On Monday 24 October, the Soweto Gospel Choir will be performing at Durham Cathedral in memory of our former lecturer Ruth First. Emeritus Professor Mike Thompson from our School of Modern Languages and Cultures has been reflecting on her life and the importance of her work.
Ruth is best known for the prominent political role she played in the struggle against apartheid alongside Nelson Mandela, her husband Joe Slovo and many other activists, inside South Africa at first, then in exile. Her most valuable contribution was to expose the injustices of the apartheid police state and economy through investigative journalism and sociological research. In newspaper articles, books, pamphlets and evidence to international enquiries, she showed in telling detail exactly how the system of oppression and exploitation worked in South Africa – and made illuminating connections to other parts of Africa. The threat that her work posed to the apartheid regime led first to her imprisonment in 1963 and finally to her assassination in 1982. Mandela, paying tribute to Ruth in 1992, declared that “she was murdered because of her acute political acumen combined with her resolute refusal to abandon her principles."
What was Ruth First’s connection with the University?
After being forced into exile in 1964, she focused increasingly on academic research into issues of development, decolonization, gender and social injustice in Africa. After a research fellowship at the University of Manchester, she took up a lectureship in Development Studies in the Sociology Department at Durham in 1973. She had a profound impact on the students she taught here and the colleagues she worked with. Keen to get back to working on the ground in Africa, she took a sabbatical in 1978 to carry out research on migrant labourers in Mozambique, which led to her appointment as Director of Research at the Centre for African Studies at Eduardo Mondlane University in Maputo. She was still technically on secondment from Durham University when she was murdered by the South African police in Maputo in August 1982.

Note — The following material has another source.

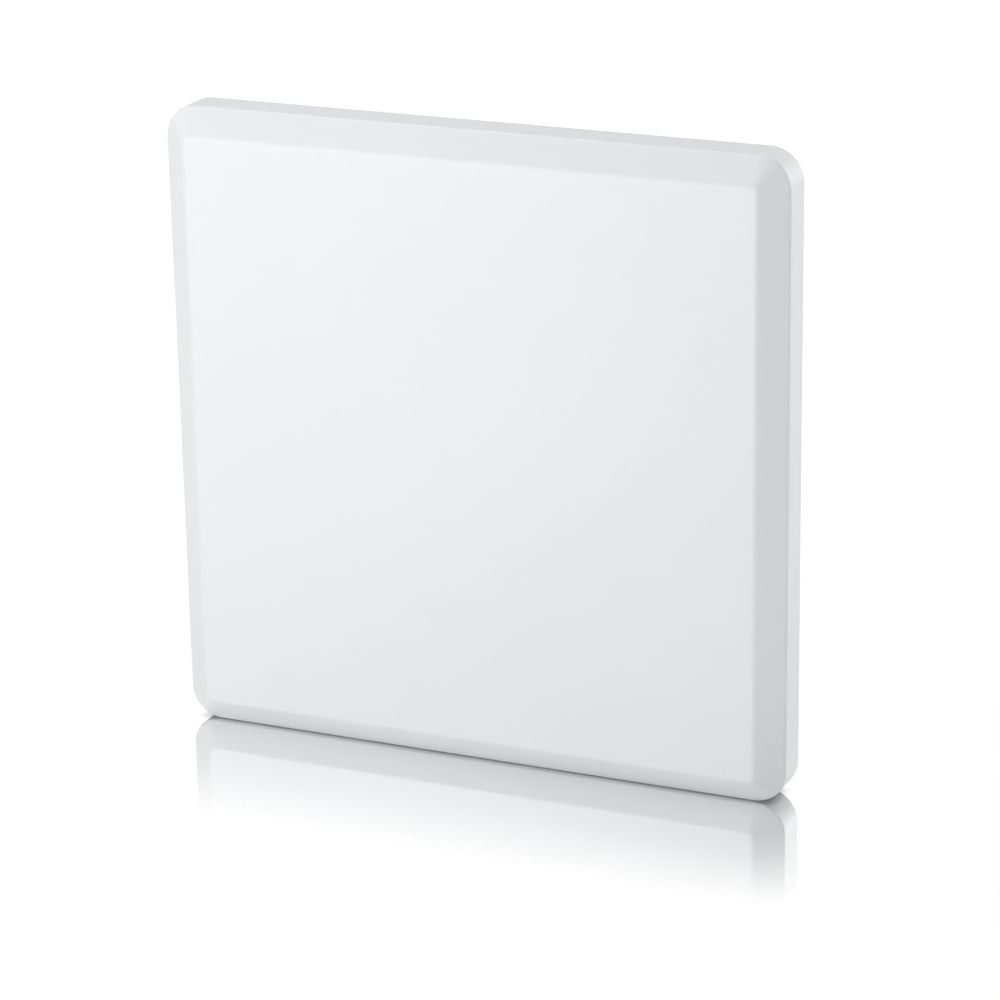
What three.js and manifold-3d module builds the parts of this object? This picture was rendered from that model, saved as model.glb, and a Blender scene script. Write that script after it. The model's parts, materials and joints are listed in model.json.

How did the Ruth First Educational Trust come into being?
At around the same time as Ruth First and her family were forced into exile by the increasing violence of apartheid, students and staff at Durham University set up a scholarship to enable students from South Africa (some of whom were themselves political exiles) to take an undergraduate degree at Durham. After Ruth’s death in 1982, the charitable trust and the scholarship were renamed in her memory. In 1994, with the dismantling of apartheid and the opening-up of educational opportunities in South Africa, we shifted the focus of the Ruth First Scholarship to supporting one student per year to take a taught Master’s degree, and since 2007 we have invited applications from all the countries in Southern Africa. Ruth First Scholars in recent years have come from Zimbabwe, Malawi and Botswana.
What is the University doing to mark the 40th anniversary of Ruth First’s assassination?
Several events have been led by the RFET and the CHESS (Centre for Humanities Engaging Science and Society) project and supported by the University. A colloquium at St Chad’s College examined and celebrated Ruth’s journalistic and academic work, with contributions from former colleagues. The colourful mural dedicated to her memory on the side of Ruth First House in Durham was renovated and unveiled in March. A small exhibition about her life, work and presence in Durham is being developed. The highlight of the year of commemoration is a concert by the dazzling Soweto Gospel Choir as part of their international Freedom Tour. Taking place in Durham Cathedral on 24 October, the event will remember Ruth and other victims of apartheid, and express hope for the future of southern Africa. We’ll recall Mandela’s words: ‘Her life, and her death, remains a beacon to all who love liberty. The memory of Ruth First and countless others who died that we may be free lives in our hearts.’